6 Parenting Tips for Managing Sibling Rivalry

How Can Parents Cope with Sibling Rivalries?

 

Sibling rivalries can be stressful for the whole family. Here are six parenting tips to help you manage these contentious relationships between your kids.

Don't show favoritism. While you may love your children the same, there might be times when one child seems easier than the other. You may also see something of yourself in a specific child or find that you enjoy similar interests or activities. Despite this, it's important to not give any sort of preferential treatment. Try to remember that kids are very adept at spotting even the slightest signs of favoritism. Discipline yourself and try to remember that personality traits can be fleeting. Work hard to find common ground and give each child a fair share of time, recognition and attention. 
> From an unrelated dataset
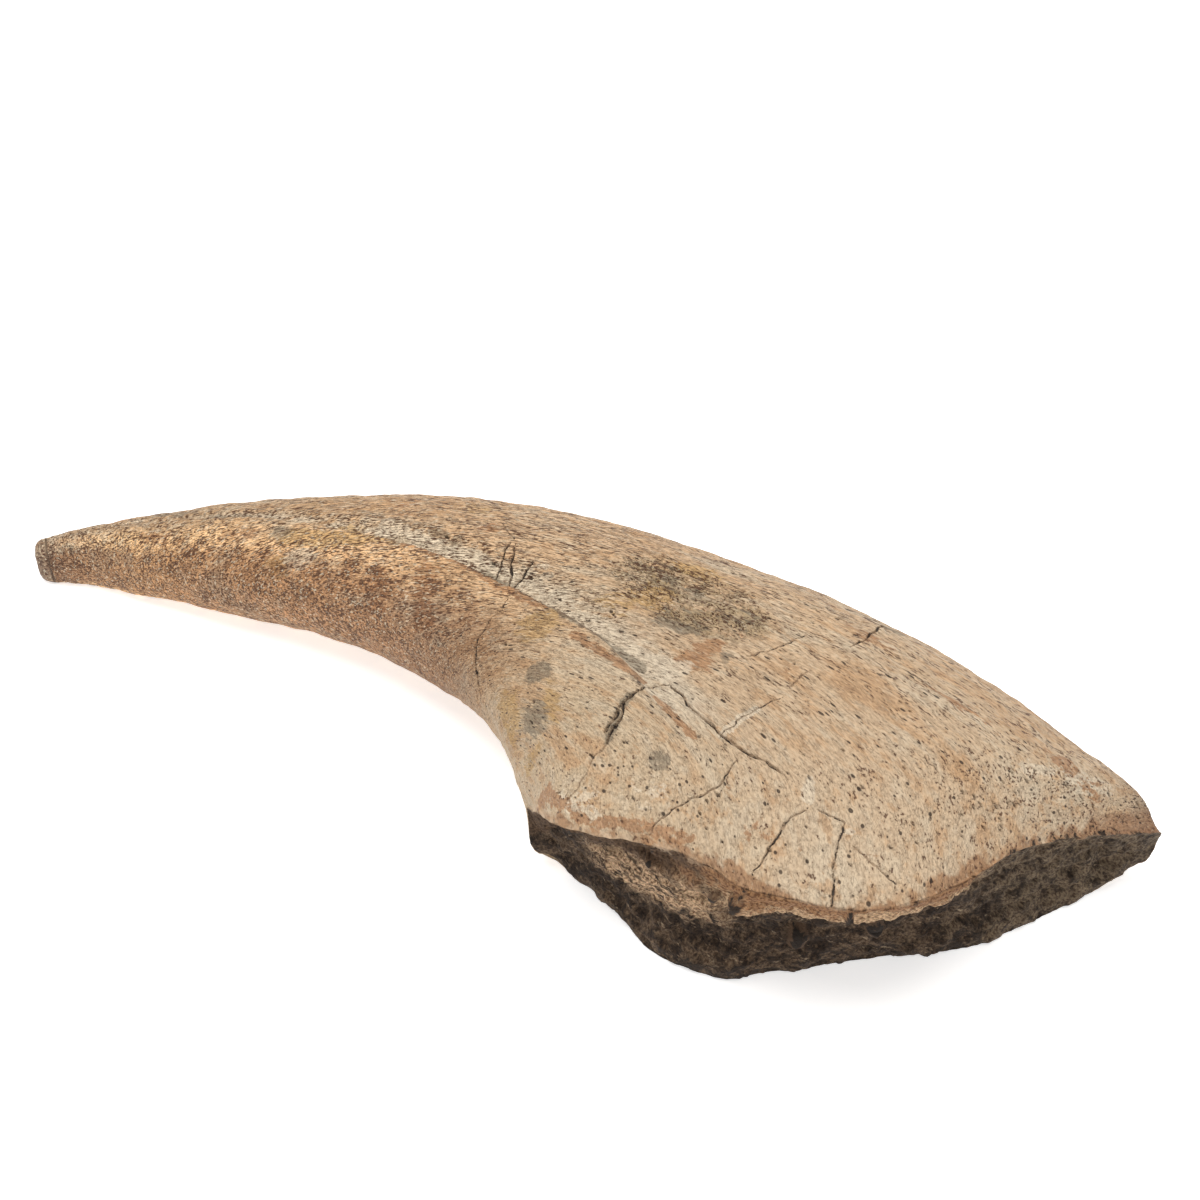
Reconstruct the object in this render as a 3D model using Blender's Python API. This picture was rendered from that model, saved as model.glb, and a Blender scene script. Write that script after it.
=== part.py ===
"""A fossil claw of a large dinosaur, lying on its flank: one solid piece of mineralised bone.

Metres, +Z up. The tip points towards -X, the back (dorsal edge) towards +Y and the broken
base towards -Y. The origin is under the middle of the claw, on the surface it rests on.
"""

import bmesh
import bpy
import numpy as np
from mathutils import Vector, noise

MM = 0.001

# Stations from the broken base to the tip, in millimetres seen from above: the ventral
# edge's x and y, the dorsal edge's x and y, and the thickness from flank to flank.
STATIONS = (
    (1.0, -27.0, 103.0, -30.0, 13.0),
    (-4.0, -20.0, 96.5, -24.5, 24.5),
    (-9.5, -7.0, 73.0, 4.0, 29.0),
    (-17.5, 5.5, 42.5, 29.5, 30.0),
    (-32.5, 19.0, 9.5, 49.0, 28.5),
    (-49.0, 29.5, -20.5, 60.0, 25.0),
    (-67.0, 38.0, -53.0, 62.5, 21.0),
    (-81.5, 45.0, -78.0, 62.0, 16.5),
    (-93.0, 51.0, -96.0, 60.5, 12.5),
    (-102.5, 53.0, -104.5, 59.5, 10.0),
)
# The vessel groove at each station: where its sharp ventral lip and the top of its
# dorsal wall lie between the edges (-1 ventral, 1 dorsal), and its depth.
GROOVE = (
    (-0.45, -0.20, 0.0),
    (-0.45, -0.20, 0.0),
    (-0.48, -0.22, 2.4),
    (-0.52, -0.27, 3.0),
    (-0.50, -0.25, 2.6),
    (-0.42, -0.22, 1.4),
    (-0.20, -0.02, 0.7),
    (-0.10, 0.05, 0.3),
    (-0.10, 0.05, 0.0),
    (-0.10, 0.05, 0.0),
)
# The rim of the broken base on the upper flank, from the ventral to the dorsal corner.
UPPER_RIM = (
    (-0.5, -27, 12),
    (1.5, -34, 17),
    (4.5, -40.5, 21),
    (9.5, -44.5, 23.2),
    (20, -50.2, 26.2),
    (27, -55.2, 27),
    (32, -59.5, 27),
    (38.5, -61.2, 27),
    (46.5, -63.4, 27),
    (54.5, -62.2, 26.8),
    (61.5, -58, 26),
    (71, -50.2, 24),
    (81, -42.8, 21),
    (93, -36.7, 15.5),
    (98.5, -34.4, 12.5),
    (101.6, -32.6, 10.5),
    (102.3, -30.5, 7.5),
)
# The same rim on the lower flank, which has broken further back.
LOWER_RIM = (
    (-0.5, -27, 12),
    (-0.2, -28.7, 6),
    (3.2, -30.2, 3),
    (8.5, -34.3, 0),
    (12.4, -38.7, 0),
    (19.9, -48.4, 0),
    (26, -52.1, 0),
    (31.5, -53.5, 0),
    (36, -52.3, 0),
    (59, -48.4, 0),
    (71, -46.3, 0),
    (80.2, -41.2, 0),
    (89.9, -34.7, 0.6),
    (96, -31.8, 2),
    (99.5, -30.8, 3.2),
    (101.6, -30.8, 5),
    (102.3, -30.5, 7.5),
)
BASE_REACH = 0.33  # the part of the length over which the sections turn into the rim
VENTRAL_FULLNESS = 2.4  # exponent of the superellipse on the fat ventral side
DORSAL_FULLNESS = 2.0

RINGS = 60
VENTRAL_COLUMNS = 11
DORSAL_COLUMNS = 17
# Across the groove from lip to wall top: place, and share of the groove's depth.
GROOVE_PROFILE = ((0.0, -0.06), (0.2, 1.0), (0.55, 0.6), (1.0, 0.0))

# Rows of the broken face from the lower to the upper rim: place, and depth of the hollow.
# The denser bone just under the upper rim overhangs the rest.
FACE_ROWS = ((0.1, -0.2), (0.25, 1.4), (0.45, 2.8), (0.65, 2.9), (0.74, 2.4), (0.8, 0.5), (0.9, 0.0))
FACE_CENTRE = (38.0, -5.0)  # the hollow goes in towards this point
FACE_FULL_HEIGHT = 22.0  # where the face is lower than this, the hollow is shallower
# A ledge of spongy bone stands out near the ventral corner: shares of the rim and the height.
LEDGE_PLACE = 0.25
LEDGE_WIDTH = 0.1
LEDGE_HEIGHT = 0.6
LEDGE_SPREAD = 0.2
LEDGE_OUT = 4.0

TIP_ROWS = ((0.9, 1.0), (0.66, 2.0), (0.35, 2.7))  # size of each closing ring, and how far out it is
TIP_OUT = 2.9  # how far out the end point is

# Hollows worn into the upper flank: x, y, radius and depth.
HOLLOWS = (
    (28.5, 10.0, 7.0, 0.9),
    (27.0, -1.0, 4.0, 0.8),
    (2.0, -17.0, 7.0, 0.5),
)

LUMP_SIZE = 17.0
LUMP_HEIGHT = 0.45
LUMP_NOISE = (0.8, 2.0, 3)  # how fast smaller lumps fade, step between sizes, how many sizes
UPWARD = 0.3  # a surface whose normal rises more than this belongs to the upper flank
FACE_ROUGH_SIZE = 5.0
FACE_ROUGH_HEIGHT = 0.9
FACE_ROUGH_NOISE = (0.7, 2.0, 2)
REST_FLAT = 0.6  # the lower flank is worn flat by this much where it lies

BONE_COLOUR = (0.56, 0.40, 0.26, 1.0)
BONE_ROUGHNESS = 0.75


def curve_through(points, at):
    """Values at the parameters at (0 to 1) of the smooth curve through points."""
    known = np.asarray(points, float)
    known = np.concatenate([2 * known[:1] - known[1:2], known, 2 * known[-1:] - known[-2:-1]])
    place = np.clip(at, 0, 1) * (len(known) - 3)
    first = np.minimum(place.astype(int), len(known) - 4)
    f = (place - first)[:, None]
    a, b, c, d = (known[first + i] for i in range(4))
    return b + 0.5 * f * (c - a + f * (2 * a - 5 * b + 4 * c - d + f * (3 * (b - c) + d - a)))


def rim_at(rim, share):
    """Points of a rim at shares of its length seen from above."""
    known = np.asarray(rim, float)
    steps = np.linalg.norm(np.diff(known[:, :2], axis=0), axis=1)
    along = np.concatenate([[0], np.cumsum(steps)]) / steps.sum()
    return np.stack([np.interp(share, along, known[:, axis]) for axis in range(3)], axis=-1)


def fullness(place):
    return np.where(place < 0, VENTRAL_FULLNESS, DORSAL_FULLNESS)


def angle_at(place):
    """The angle at which the section is at this place between its edges (-1 to 1)."""
    return np.arccos(np.sign(place) * np.abs(place) ** (fullness(place) / 2))


def column_angles(lip, top):
    """Angles of the columns from the ventral to the dorsal edge, closest at the groove."""
    lip_angle = float(angle_at(lip))
    top_angle = float(angle_at(top))
    steps = np.array([place for place, _ in GROOVE_PROFILE])
    ventral = np.linspace(np.pi, lip_angle, VENTRAL_COLUMNS, endpoint=False)
    dorsal = np.linspace(top_angle, 0, DORSAL_COLUMNS + 1)[1:]
    return np.concatenate([ventral, lip_angle + (top_angle - lip_angle) * steps, dorsal])


def flank(station, groove):
    """Places between the edges (-1 to 1), and the points of one upper flank section."""
    lip, top, depth = groove
    angles = column_angles(lip, top)
    cosine = np.cos(angles)
    power = 2 / fullness(cosine)
    place = np.sign(cosine) * np.abs(cosine) ** power
    height = np.abs(np.sin(angles)) ** power
    ventral, dorsal, thickness = station[0:2], station[2:4], station[4]
    points = np.empty((len(angles), 3))
    points[:, :2] = (ventral + dorsal) / 2 + (dorsal - ventral) / 2 * place[:, None]
    points[:, 2] = thickness / 2 * height
    start = VENTRAL_COLUMNS
    for column, (_, share) in enumerate(GROOVE_PROFILE):
        points[start + column, 2] -= depth * share
    return place, points


def claw_rings():
    """Both flanks' points, ring by ring from the base to the tip, before any relief."""
    at = np.linspace(0, 1, RINGS)
    stations = curve_through(STATIONS, at)
    grooves = curve_through(GROOVE, at)
    grooves[:, 2] = np.maximum(grooves[:, 2], 0)
    uppers, lowers = [], []
    for ring in range(RINGS):
        middle = stations[ring, 4] / 2
        place, points = flank(stations[ring], grooves[ring])
        upper = points + (0, 0, middle)
        lower = points * (1, 1, -1) + (0, 0, middle)
        if ring == 0:
            share = (place + 1) / 2
            upper_pull = rim_at(UPPER_RIM, share) - upper
            lower_pull = rim_at(LOWER_RIM, share) - lower
        fade = max(1 - at[ring] / BASE_REACH, 0) ** 2
        uppers.append(upper + fade * upper_pull)
        lowers.append(lower + fade * lower_pull)
    return np.array(uppers), np.array(lowers)


def face_row(upper, lower, place, depth):
    """One row of the broken face, hollowed between the rims and out at the ledge."""
    points = lower + (upper - lower) * place
    inward = np.array(FACE_CENTRE) - points[:, :2]
    inward /= np.linalg.norm(inward, axis=1)[:, None]
    share = np.linspace(0, 1, len(points))
    room = np.minimum((upper[:, 2] - lower[:, 2]) / FACE_FULL_HEIGHT, 1)
    ledge = np.exp(-(((share - LEDGE_PLACE) / LEDGE_WIDTH) ** 2) - ((place - LEDGE_HEIGHT) / LEDGE_SPREAD) ** 2)
    points[:, :2] += inward * (room * (depth - LEDGE_OUT * ledge))[:, None]
    return points


def build_rings(bm, rings):
    """Rows of vertices, each ring joined to the one before by quads."""
    rows = [[bm.verts.new(point) for point in ring] for ring in rings]
    count = len(rows[0])
    for back, front in zip(rows, rows[1:]):
        for i in range(count):
            j = (i + 1) % count
            bm.faces.new((back[i], back[j], front[j], front[i]))
    return rows


def close_base(bm, base, upper, lower):
    """The broken face: rows of points between the two halves of the first ring."""
    last = len(upper) - 1
    grid = [[base[0]] + [base[-column] for column in range(1, last)] + [base[last]]]
    for place, depth in FACE_ROWS:
        points = face_row(upper, lower, place, depth)
        row = [bm.verts.new(points[column]) for column in range(1, last)]
        grid.append([base[0]] + row + [base[last]])
    grid.append(base[: last + 1])
    for under, over in zip(grid, grid[1:]):
        for column in range(last):
            corners = (under[column], under[column + 1], over[column + 1], over[column])
            bm.faces.new(tuple(dict.fromkeys(corners)))
    room = upper[:, 2] - lower[:, 2]
    return {row[column]: room[column] for row in grid[1:-1] for column in range(1, last)}


def close_tip(bm, ring, before):
    """The blunt tip: smaller rings and a middle point."""
    middle = sum((vert.co for vert in ring), Vector()) / len(ring)
    behind = sum((vert.co for vert in before), Vector()) / len(before)
    outward = (middle - behind).normalized()
    count = len(ring)
    outer = ring
    for size, out in TIP_ROWS:
        inner = [bm.verts.new(middle + (vert.co - middle) * size + outward * out) for vert in ring]
        for i in range(count):
            j = (i + 1) % count
            bm.faces.new((outer[i], outer[j], inner[j], inner[i]))
        outer = inner
    end = bm.verts.new(middle + outward * TIP_OUT)
    for i in range(count):
        bm.faces.new((outer[i], outer[(i + 1) % count], end))


def hollow_depth(point):
    depth = 0.0
    for x, y, radius, deepest in HOLLOWS:
        away = (point.x - x) ** 2 + (point.y - y) ** 2
        depth += deepest * np.exp(-away / radius**2)
    return depth


def add_relief(bm, face_verts):
    """Low lumps over the flanks, hollows in the upper one, and the rough broken face."""
    bm.normal_update()
    moves = {}
    for vert in bm.verts:
        lumps = noise.fractal(vert.co / LUMP_SIZE, *LUMP_NOISE) * LUMP_HEIGHT
        rough = 0.0
        if vert in face_verts:
            rough = noise.fractal(vert.co / FACE_ROUGH_SIZE, *FACE_ROUGH_NOISE) * FACE_ROUGH_HEIGHT
            rough *= min(face_verts[vert] / FACE_FULL_HEIGHT, 1)
        if vert.normal.z > UPWARD:
            lumps -= hollow_depth(vert.co)
        moves[vert] = vert.normal * (lumps + rough)
    for vert, move in moves.items():
        vert.co += move


def lay_down(bm):
    """Wear the lower flank flat and put the middle of the claw over the origin."""
    for vert in bm.verts:
        vert.co.z = max(vert.co.z - REST_FLAT, 0)
    low = [min(vert.co[axis] for vert in bm.verts) for axis in range(2)]
    high = [max(vert.co[axis] for vert in bm.verts) for axis in range(2)]
    middle = Vector(((low[0] + high[0]) / 2, (low[1] + high[1]) / 2, 0))
    for vert in bm.verts:
        vert.co = (vert.co - middle) * MM


def bone_material():
    material = bpy.data.materials.new("fossil bone")
    material.use_nodes = True
    shader = material.node_tree.nodes["Principled BSDF"]
    shader.inputs["Base Color"].default_value = BONE_COLOUR
    shader.inputs["Roughness"].default_value = BONE_ROUGHNESS
    shader.inputs["Metallic"].default_value = 0.0
    return material


def make_claw(collection):
    uppers, lowers = claw_rings()
    rings = [list(up) + list(down[-2:0:-1]) for up, down in zip(uppers, lowers)]
    bm = bmesh.new()
    rows = build_rings(bm, rings)
    face_verts = close_base(bm, rows[0], uppers[0], lowers[0])
    close_tip(bm, rows[-1], rows[-3])
    bmesh.ops.recalc_face_normals(bm, faces=bm.faces)
    add_relief(bm, face_verts)
    lay_down(bm)
    mesh = bpy.data.meshes.new("claw")
    bm.to_mesh(mesh)
    bm.free()
    mesh.shade_smooth()
    mesh.materials.append(bone_material())
    claw = bpy.data.objects.new("claw", mesh)
    collection.objects.link(claw)


def main():
    for leftover in list(bpy.data.objects):
        bpy.data.objects.remove(leftover, do_unlink=True)
    collection = bpy.data.collections.new("dinosaur fossil claw")
    bpy.context.scene.collection.children.link(collection)
    make_claw(collection)


main()
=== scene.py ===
import math

import bpy
import numpy as np
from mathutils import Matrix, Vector, noise


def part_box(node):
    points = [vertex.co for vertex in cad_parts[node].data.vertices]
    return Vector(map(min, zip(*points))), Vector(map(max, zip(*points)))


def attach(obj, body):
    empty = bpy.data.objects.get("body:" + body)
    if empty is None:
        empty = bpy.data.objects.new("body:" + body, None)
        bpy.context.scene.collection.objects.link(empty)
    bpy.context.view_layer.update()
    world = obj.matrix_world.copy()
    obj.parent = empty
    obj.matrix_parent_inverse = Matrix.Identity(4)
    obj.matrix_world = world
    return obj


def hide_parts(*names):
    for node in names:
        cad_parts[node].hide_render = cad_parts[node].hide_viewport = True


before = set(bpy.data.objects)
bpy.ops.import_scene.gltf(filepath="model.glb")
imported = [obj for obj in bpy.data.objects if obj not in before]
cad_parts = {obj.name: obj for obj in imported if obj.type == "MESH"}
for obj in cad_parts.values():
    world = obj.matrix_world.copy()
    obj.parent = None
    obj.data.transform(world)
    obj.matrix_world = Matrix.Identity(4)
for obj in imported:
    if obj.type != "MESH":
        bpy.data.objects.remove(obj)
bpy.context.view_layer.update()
mm = 0.001
print("frame loaded")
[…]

Don't have unrealistic standards. When older children show signs of jealousy, it's common for parents to tell them to act like a big boy or girl. This can actually demean the child's feelings and make them resentful toward younger siblings. Remember that even though one child may be older, he or she is still a child. Instead of discounting feelings of jealousy or resentment; confirm their feelings with language, such as "I understand why you feel that way." After showing empathy, help give them perspective and show them how to work through their emotions.

Don't put one child in charge. It's generally best to avoid putting an older child in charge of your youngest. Don't ask your older child to babysit unless an emergency makes it necessary. 

Don't make comparisons. Never, under any circumstances, compare your children's grades, physical appearance, behavior or even cleanliness. This can only create feelings of inadequacy, resentment and, of course, competition. This can also drive a wedge between siblings and negatively affect their relationships now and well into the future. 

Think ahead. Certain circumstances increase the intensity of sibling rivalries. Be prepared for potential problems during birthdays, holidays or family get-togethers. Come up with rules and a plan to head off potential issues before they evolve into heated conflicts. Consider talking to aunts, uncles and grandparents beforehand and ask them not to show favoritism during interactions with your children. 

Don't make children share toys. It may sound counterintuitive, but it's best to avoid making children share their toys. Your children should feel that they own their possessions. If they share them, it should be their choice. While it's good to encourage sharing, it shouldn't be required. If you want to purchase some "common" toys both children can play with, that's fine; however, you will likely breed anger and resentment if you force a child to sit and watch a sibling play with one of their most prized possessions. 

Dealing with Rivalries

Sibling relationships provide early, on-the-job training for how to live and cooperate with other people. They also teach kids how to manage envy, jealousy, anger and other intense emotions. In children of all ages, the urge to compete for parental attention is completely natural. As children develop, they are working to define who they are as individuals. For better or worse, this often involves comparing themselves to others. Unfortunately, sometimes sibling rivalries can become so destructive, they can seriously disrupt a family. Family therapy can help restore harmony by giving parents and children effective tools to better manage their feelings and communicate more effectively.